An in flight break up does not generate the same dame to a body simply because the acceleration is not an impulse like hitting the water.
If the aircraft was in one piece when it hit the water, the effect would be like a body going 450 - 500 Knots into a brick wall. Water is treated as a solid at such speeds.
The bodies, in such an impact, would be obliterated into so much chum (As would the airliner itself. An example is the flight that went into the Florida swamp after the oxygen generators went off that it was carrying.), not together with broken bones.
Since they have found the vertical stabilizer with the rudder still attached, that portion of the aircraft most certainly did come off before impact. At what point in the incident time line that took place will be determined once the on board recorders, “Black Box’s”, are found.
But broken, not obliterated bodies, points to, at a minimum, a partial midair break up.

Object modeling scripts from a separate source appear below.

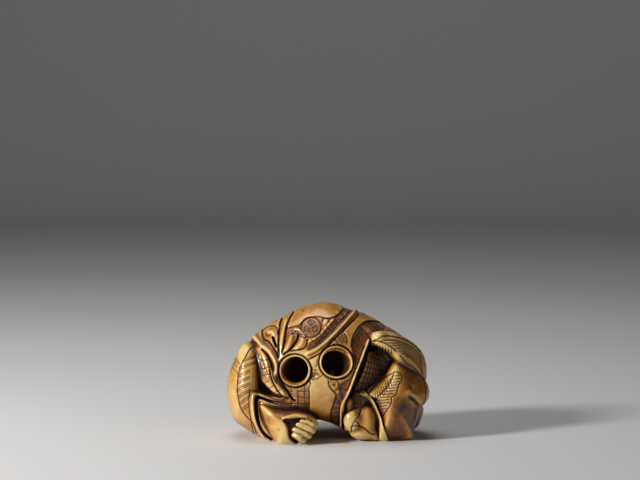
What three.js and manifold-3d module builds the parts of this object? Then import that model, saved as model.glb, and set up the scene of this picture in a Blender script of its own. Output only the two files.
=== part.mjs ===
// A netsuke carved from one piece of ivory: a robed figure crouching with its back arched like a dome.
// The forms are laid out in the leaning frame they were drawn in: x across, t depth (growing away from the
// side with the cord holes) and v up. The carving is then tipped by that lean, cut flat below and stood on z = 0.
import * as THREE from 'three';
import { mergeVertices } from 'three/addons/utils/BufferGeometryUtils.js';
import Module from 'manifold-3d';

const wasm = await Module();
wasm.setup();

// driving dimensions, millimetres and degrees
const lean = { angle: 8, pivotDepth: -10 };
const back = { centre: [0.5, 13], depth: 1.5, half: 12, far: 8.4, detail: 7 };
const bore = { diameter: 5.2, narrow: 4.8, rimWidth: 0.9, rimRadius: 2.75, start: 2.2, lead: 0.6, run: 6.8,
  shift: 4.2, endHeight: 15.7, sides: 18, rimSides: 24 };
const holes = [{ x: -6.8, v: 14.9, side: 1 }, { x: 1.6, v: 16.65, side: -1 }];
const arch = { x: -3.8, v: -1, halfWidth: 8.6, halfHeight: 6, length: 40, sides: 16 };
const farArch = { x: 0.8, v: -1, halfWidth: 5.4, halfHeight: 6, length: 40, sides: 14 };
const recess = { near: -16, floor: -4.9 };
const pocket = { radius: 0.9, sink: 0.3 };
const head = { place: [0.9, 7.4, 17], bow: 16 };
const ridgeSides = 5;
const grooveSides = 4;
const roughSpan = 200;

// ---- shapes -------------------------------------------------------------------------------------------

function solid(geometry) {
  const bare = geometry.clone();
  bare.deleteAttribute('normal');
  bare.deleteAttribute('uv');
  const merged = mergeVertices(bare, 1e-4);
  return new wasm.Manifold(new wasm.Mesh({
    numProp: 3,
    vertProperties: Float32Array.from(merged.attributes.position.array),
    triVerts: Uint32Array.from(merged.index.array),
  }));
}

function surfaceOf(manifold) {
  const raw = manifold.getMesh();
  const geometry = new THREE.BufferGeometry();
  geometry.setAttribute('position', new THREE.BufferAttribute(Float32Array.from(raw.vertProperties), 3));
  geometry.setIndex(Array.from(raw.triVerts));
  return geometry;
}

const placed = (manifold, move) => solid(move(surfaceOf(manifold)));
const join = (...parts) => wasm.Manifold.union(parts.map((part) => (part.isBufferGeometry ? solid(part) : part)));

function outlineCurve(points, stepsEach = 8) {
  const path = points.map(([x, v]) => new THREE.Vector3(x, v, 0));
  return new THREE.CatmullRomCurve3(path, true, 'catmullrom', 0.5).getPoints(points.length * stepsEach);
}

// distance from the centre to the outline, by direction
function reachOf(centre, points) {
  const polar = outlineCurve(points).map((p) => {
    const dx = p.x - centre[0];
    const dv = p.y - centre[1];
    return [Math.atan2(dv, dx), Math.hypot(dx, dv)];
  }).sort((a, b) => a[0] - b[0]);
  const turn = 2 * Math.PI;
  const first = polar[0];
  const last = polar[polar.length - 1];
  const ring = [[last[0] - turn, last[1]], ...polar, [first[0] + turn, first[1]]];
  return (angle) => {
    const i = ring.findIndex(([a]) => a > angle);
    const [a0, r0] = ring[i - 1];
    const [a1, r1] = ring[i];
    return r0 + (r1 - r0) * (angle - a0) / Math.max(a1 - a0, 1e-9);
  };
}

// a rounded form that fills an outline and swells in depth: by half towards the holes' side, by far away from it
function bulge({ centre, outline, depth, half, far = half, power = 2, slope = [0, 0], detail = 6 }) {
  const reach = reachOf(centre, outline);
  const geometry = new THREE.IcosahedronGeometry(1, detail);
  const place = geometry.attributes.position;
  for (let i = 0; i < place.count; i += 1) {
    const [a, b, c] = [place.getX(i), place.getY(i), place.getZ(i)];
    const across = Math.hypot(a, c);
    const size = (across ** power + Math.abs(b) ** power) ** (1 / power);
    const angle = Math.atan2(c, a);
    const r = (across / size) * reach(angle);
    const dx = r * Math.cos(angle);
    const dv = r * Math.sin(angle);
    const swell = (b / size) * (b < 0 ? half : far);
    place.setXYZ(i, centre[0] + dx, depth + slope[0] * dx + slope[1] * dv + swell, centre[1] + dv);
  }
  return geometry;
}

function ball(centre, radii, detail = 3) {
  return new THREE.IcosahedronGeometry(1, detail).scale(...radii).translate(...centre);
}

function sweep(points, radius, sides, steps = points.length + 2) {
  const section = new THREE.Shape();
  for (let i = 0; i < sides; i += 1) {
    const a = (i / sides) * 2 * Math.PI;
    const [x, y] = [radius * Math.cos(a), radius * Math.sin(a)];
    if (i === 0) section.moveTo(x, y);
    else section.lineTo(x, y);
  }
  const path = new THREE.CatmullRomCurve3(points.map((p) => new THREE.Vector3(...p)));
  return new THREE.ExtrudeGeometry(section, { steps, bevelEnabled: false, extrudePath: path });
}

function finger(from, to, radius, sides = 6) {
  const a = new THREE.Vector3(...from);
  const b = new THREE.Vector3(...to);
  const along = b.clone().sub(a).normalize();
  const middle = a.clone().add(b).multiplyScalar(0.5);
  return new THREE.CapsuleGeometry(radius, a.distanceTo(b), 2, sides)
    .applyQuaternion(new THREE.Quaternion().setFromUnitVectors(new THREE.Vector3(0, 1, 0), along))
    .translate(middle.x, middle.y, middle.z);
}

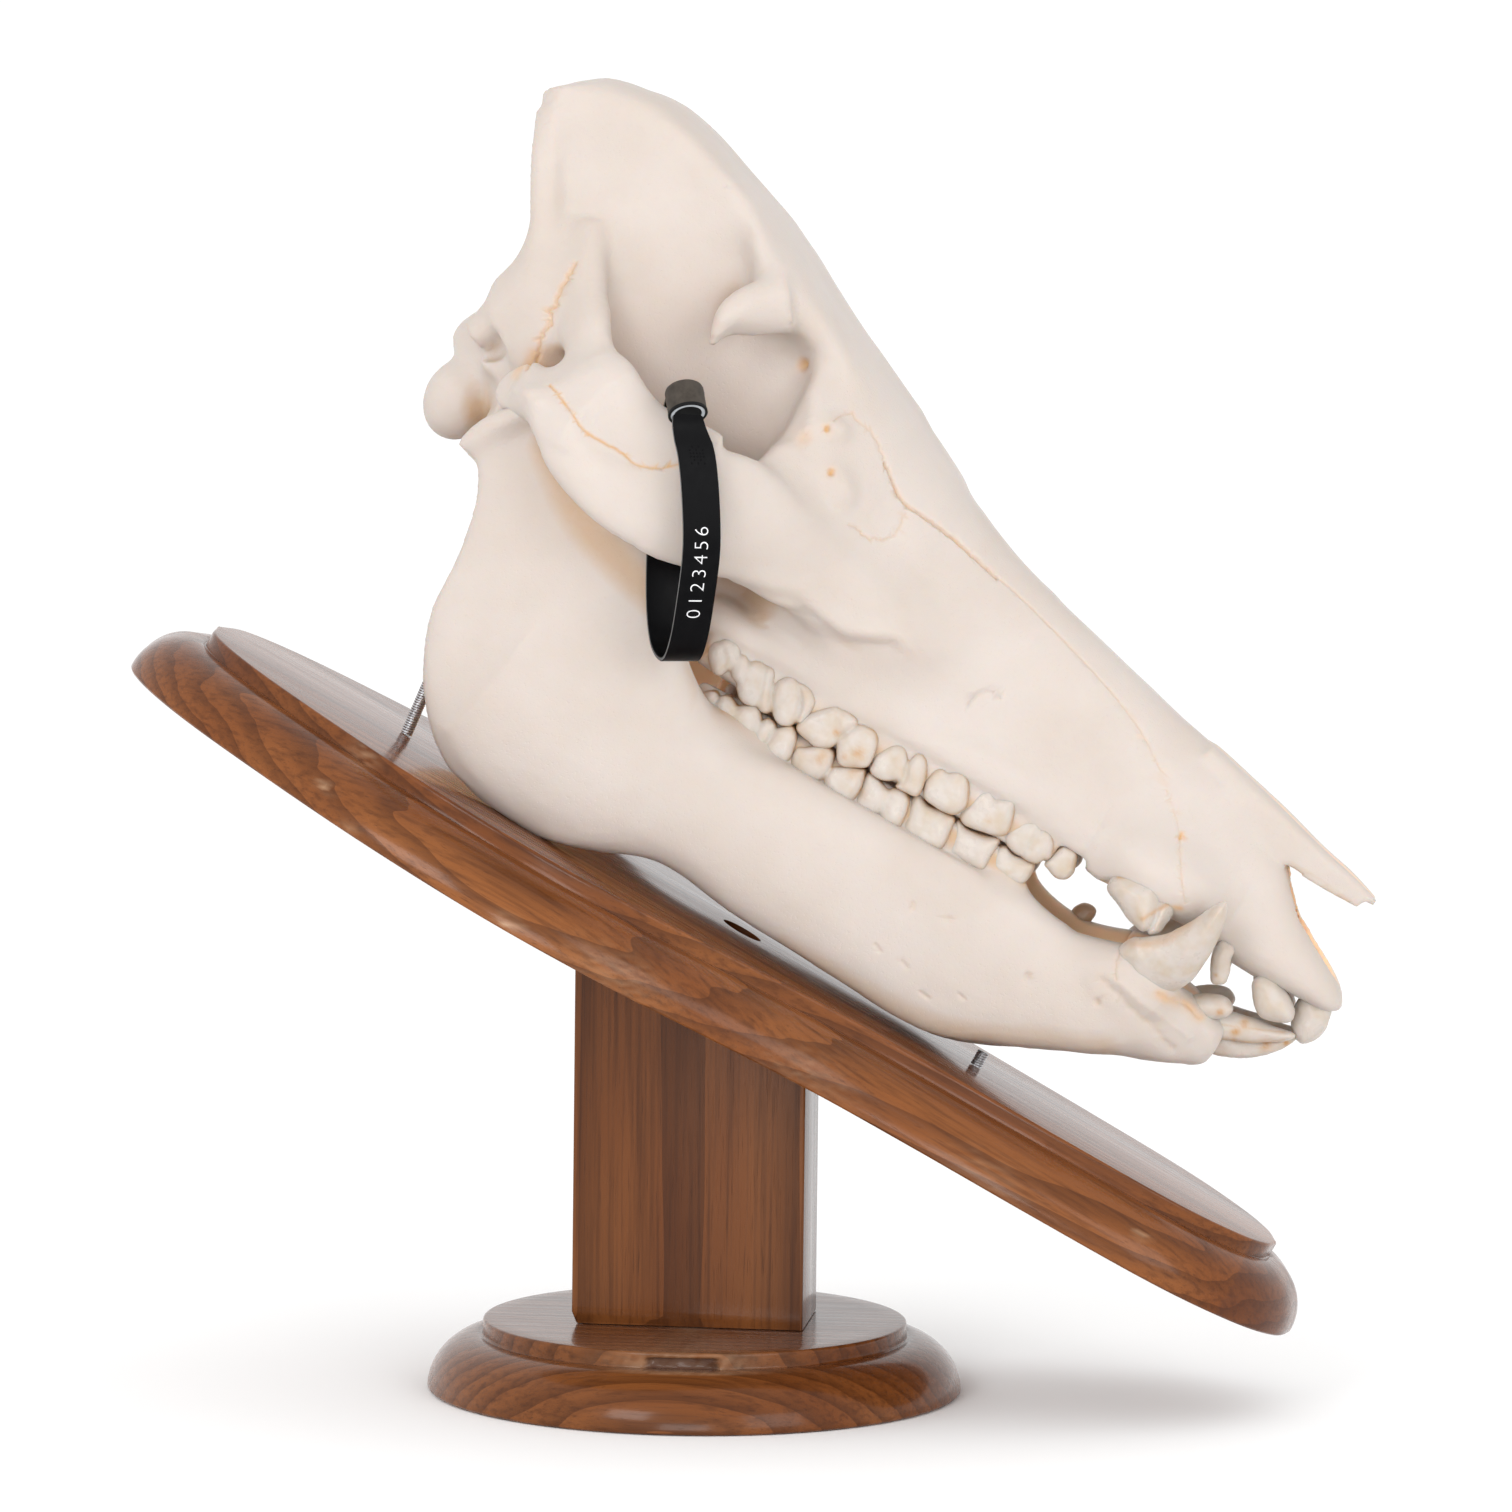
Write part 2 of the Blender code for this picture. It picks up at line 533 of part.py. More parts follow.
def mandible_forms():
    """The lower jaw's grown forms."""
    forms = [
        body("symphysis", [(52, 3, 24, 9, 14, 2.4), (64, 2, 34, 12, 19, 2.4),
                           (80, 8, 41, 14, 20, 2.4), (98, 18.5, 44, 16, 20, 2.4),
                           (114, 27, 45, 15, 18, 2.4), (127, 33.5, 45.5, 13, 15, 2.4),
                           (136, 38, 45.5, 9, 11, 2.4)]),
    ]
    for side in (-1, 1):
        forms += [
            plate("ramus", [(1.5, -86, -58, 46, 3), (4.5, -96, -46, 46.5, 5), (12, -106, -36, 47, 6),
                            (24, -115, -28, 48, 6.5), (40, -121.5, -32, 49, 6.5),
                            (56, -122.5, -40, 50, 6), (70, -124, -47, 51, 5.5), (82, -128, -56, 52, 5),
                            (92, -134.5, -68, 53, 4.5), (101, -133, -80, 53, 4),
                            (107, -126, -88, 53, 3)], side),
            limb("coronoid process", [(-84, 52.5, 92, 14, 4), (-90, 52, 104, 12, 3.5),
                                      (-95, 51, 114, 8, 3), (-98, 50, 121, 3, 1.8)], side),
            limb("jaw condyle", [(-121, 46, 97, 5, 5), (-124, 53, 97, 6.5, 6), (-124, 60, 97, 5.5, 5.5),
                                 (-123, 64, 96, 4, 4)], side),
            limb("jaw body", [(-78, 47, 34, 30, 7), (-58, 44, 32, 29, 9), (-38, 41, 32, 26, 10.5),
                              (-15, 37, 32.5, 24.5, 11), (10, 33, 32, 25, 10.5),
                              (35, 28.5, 31, 25.5, 9.5), (58, 24, 31, 26.5, 8.5),
                              (74, 21.5, 32, 21, 8), (86, 21, 34, 17.5, 8), (98, 21, 38, 16, 8.5),
                              (110, 20, 41.5, 13, 8), (122, 14.5, 43, 9.5, 7), (134, 8, 44, 5.5, 5)],
                 side, power=2.6),
            lump("canine socket", (103, 24.5, 48), (10, 8, 9.5), side, math.radians(-20)),
        ]
    return forms


def make_cranium(look, board):
    """Upper skull in one piece."""
    bone = grown("cranium", cranium_forms(), cranium_hollows(), CRANIUM_TRIANGLES)
    sockets = [horn("socket", stations, side, SOCKET_GAP)
               for _, stations in UPPER_FRONT_TEETH for side in (-1, 1)]
    flat = box("upper gum", (-51, -45, UPPER_GUM - 20), (79, 45, UPPER_GUM))
    finish(cut(bone, sockets + [flat]), look, board)


def make_mandible(look, board):
    """Lower jaw in one piece."""
    bone = grown("mandible", mandible_forms(), [], MANDIBLE_TRIANGLES)
    sockets = [horn("socket", stations, side, SOCKET_GAP)
               for _, stations in LOWER_FRONT_TEETH for side in (-1, 1)]
    flats = [box("lower gum", (-43, -37, LOWER_GUM), (67, 37, LOWER_GUM + 30)),
             box("first premolar gum", (80, 17, FIRST_PREMOLAR_GUM), (90, 26, FIRST_PREMOLAR_GUM + 9))]
    finish(cut(bone, sockets + flats), look, board)


def make_teeth(look, board):
    """Every tooth in its socket or on its rim, named by jaw, kind and side."""
    points = {"molar_3": 16, "molar_2": 12, "molar_1": 12, "premolar_4": 10}
    lobes = {"molar_3": 3, "molar_2": 2, "molar_1": 2}
    rows = [("upper", UPPER_CHEEK_TEETH, UPPER_FRONT_TEETH, UPPER_GUM - GAP, BITE + GAP / 2),
            ("lower", LOWER_CHEEK_TEETH, LOWER_FRONT_TEETH, LOWER_GUM + GAP, BITE - GAP / 2)]
    for side, hand in ((-1, "right"), (1, "left")):
        for jaw, cheek, front, gum, tip in rows:
            for kind, rear, fore, y, width in cheek:
                tooth = crown(f"{jaw}_{kind}_{hand}", rear, fore, y, width, gum, tip,
                              points.get(kind, 8), lobes.get(kind, 1), side)
                finish(tooth, look, board)
            for kind, stations in front:
                finish(horn(f"{jaw}_{kind}_{hand}", stations, side), look, board)
    tooth = crown(*FIRST_PREMOLAR, FIRST_PREMOLAR_GUM + GAP, FIRST_PREMOLAR_TIP, 8, 1, 1)
    finish(tooth, look, board)


def make_band(look):
    """Strap hung round the right cheek arch, both ends at the cap."""
    path = spline(BAND_PATH, 2)
    wide = np.array([math.cos(BAND_TURN), math.sin(BAND_TURN), 0])
    rings = []
    for i, centre in enumerate(path):
        along = path[min(i + 1, len(path) - 1)] - path[max(i - 1, 0)]
        out = np.cross(along, wide)
        out /= np.linalg.norm(out)
        half = wide * BAND_WIDTH / 2
        thick = out * BAND_THICKNESS / 2
        rings.append([centre - half - thick, centre + half - thick, centre + half + thick,
                      centre - half + thick])
    finish(skin("tag_band", rings), look)


def make_cap(look):
    """Round cap over the strap's ends."""
    cap = cylinder("tag_cap", CAP_RADIUS, -CAP_HALF_HEIGHT, CAP_HALF_HEIGHT, segments=20)
    cap.location = Vector(CAP_CENTRE) * MM
    finish(cap, look, smooth_angle=35)


for old in list(bpy.data.objects):
    bpy.data.objects.remove(old)
part_collection = bpy.data.collections.new("pig skull on plaque")
cutter_collection = bpy.data.collections.new("cutters")
bpy.context.scene.collection.children.link(part_collection)
bpy.context.scene.collection.children.link(cutter_collection)

bone_look = material("bone", (0.86, 0.80, 0.71), 0.55)
tooth_look = material("tooth", (0.90, 0.84, 0.74), 0.3)
wood_look = material("wood", (0.30, 0.15, 0.07), 0.4)
steel_look = material("steel", (0.6, 0.6, 0.6), 0.35, 1.0)
band_look = material("band", (0.015, 0.015, 0.017), 0.45)
cap_look = material("cap", (0.10, 0.09, 0.08), 0.4)

board_frame = bpy.data.objects.new("board frame", None)
part_collection.objects.link(board_frame)
board_frame.location = BOARD_CENTRE * MM
board_frame.rotation_euler.y = BOARD_SLOPE

make_base(wood_look)
make_post(wood_look)
make_plaque(wood_look, board_frame)
make_rod("rear_rod", REAR_ROD_FOOT, REAR_ROD_LEAN, REAR_ROD_TOP, steel_look, board_frame)
make_rod("front_stud", FRONT_STUD_FOOT, 0.0, FRONT_STUD_TOP, steel_look, board_frame)
make_cranium(bone_look, board_frame)
make_mandible(bone_look, board_frame)
make_teeth(tooth_look, board_frame)
make_band(band_look)
make_cap(cap_look)
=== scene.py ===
"""Looks of the pig skull on its walnut stand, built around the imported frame.

The bones are grown here as distance fields on a grid, in the board's own frame and in millimetres:
the origin at the middle of the board's top face, X down the slope towards the snout, Z square to
the board. One side is worked out and mirrored. The frame itself is in metres, +Z up.
"""
import json
import math

import bmesh
import bpy
import numpy as np
from mathutils import Matrix, Vector

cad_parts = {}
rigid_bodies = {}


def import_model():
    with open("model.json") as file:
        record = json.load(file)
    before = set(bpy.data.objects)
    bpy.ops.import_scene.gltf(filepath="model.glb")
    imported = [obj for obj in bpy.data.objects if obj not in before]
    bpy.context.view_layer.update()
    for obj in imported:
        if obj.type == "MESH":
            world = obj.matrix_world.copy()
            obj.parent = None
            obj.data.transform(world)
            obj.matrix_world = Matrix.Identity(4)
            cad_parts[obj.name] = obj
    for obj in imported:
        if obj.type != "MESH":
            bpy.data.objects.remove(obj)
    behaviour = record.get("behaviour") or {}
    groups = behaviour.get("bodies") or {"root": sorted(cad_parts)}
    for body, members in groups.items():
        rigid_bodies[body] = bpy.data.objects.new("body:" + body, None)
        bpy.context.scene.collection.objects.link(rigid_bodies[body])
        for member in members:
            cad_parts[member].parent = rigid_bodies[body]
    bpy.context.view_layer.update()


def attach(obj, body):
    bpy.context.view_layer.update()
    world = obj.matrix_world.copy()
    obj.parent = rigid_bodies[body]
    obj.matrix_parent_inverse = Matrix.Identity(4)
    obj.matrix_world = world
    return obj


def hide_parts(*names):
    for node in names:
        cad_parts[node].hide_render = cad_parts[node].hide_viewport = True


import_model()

MM = 0.001

# Board, as in the part, and the upright frame of the foot, both in millimetres
BOARD_SLOPE = math.radians(29.0)
BOARD_CENTRE = Vector((12.9, 0.0, 137.5))
FOOT_FRAME = Matrix.Diagonal((MM, MM, MM, 1.0))
BOARD_FRAME = FOOT_FRAME @ Matrix.Translation(BOARD_CENTRE) @ Matrix.Rotation(BOARD_SLOPE, 4, "Y")

# Camera, fitted to the photo: distance, turn round the stand, height, aim and focal length
CAMERA_DISTANCE = 1500.0
CAMERA_TURN = 0.127
CAMERA_HEIGHT = 269.8
CAMERA_YAW = -CAMERA_TURN + 0.0109
CAMERA_PITCH = -0.0534
CAMERA_ROLL = 0.0117
CAMERA_LENS = 119.86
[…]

Probabaly not even chum. The term I read in the past describes it as one being 'Vaporized.'
I wouldn’t jump to that conclusion, based on bodies being found. Yes water is treated as a solid at speed, but recall that minimal lift speed for a jumbo is somewhere around 200 MPH. If the plane hit the water at a sharp angle, that would indeed be like slamming into a wall, if however it hit the water at a lower angle, it would still break apart, but the impact to the bodies would not be 500 MPH to 0 virtually instantaneously.
The plane may have come apart in the air, but broken bones on a few recovered bodies I don’t think in and of itself is conclusive evidence of mid-air breakup.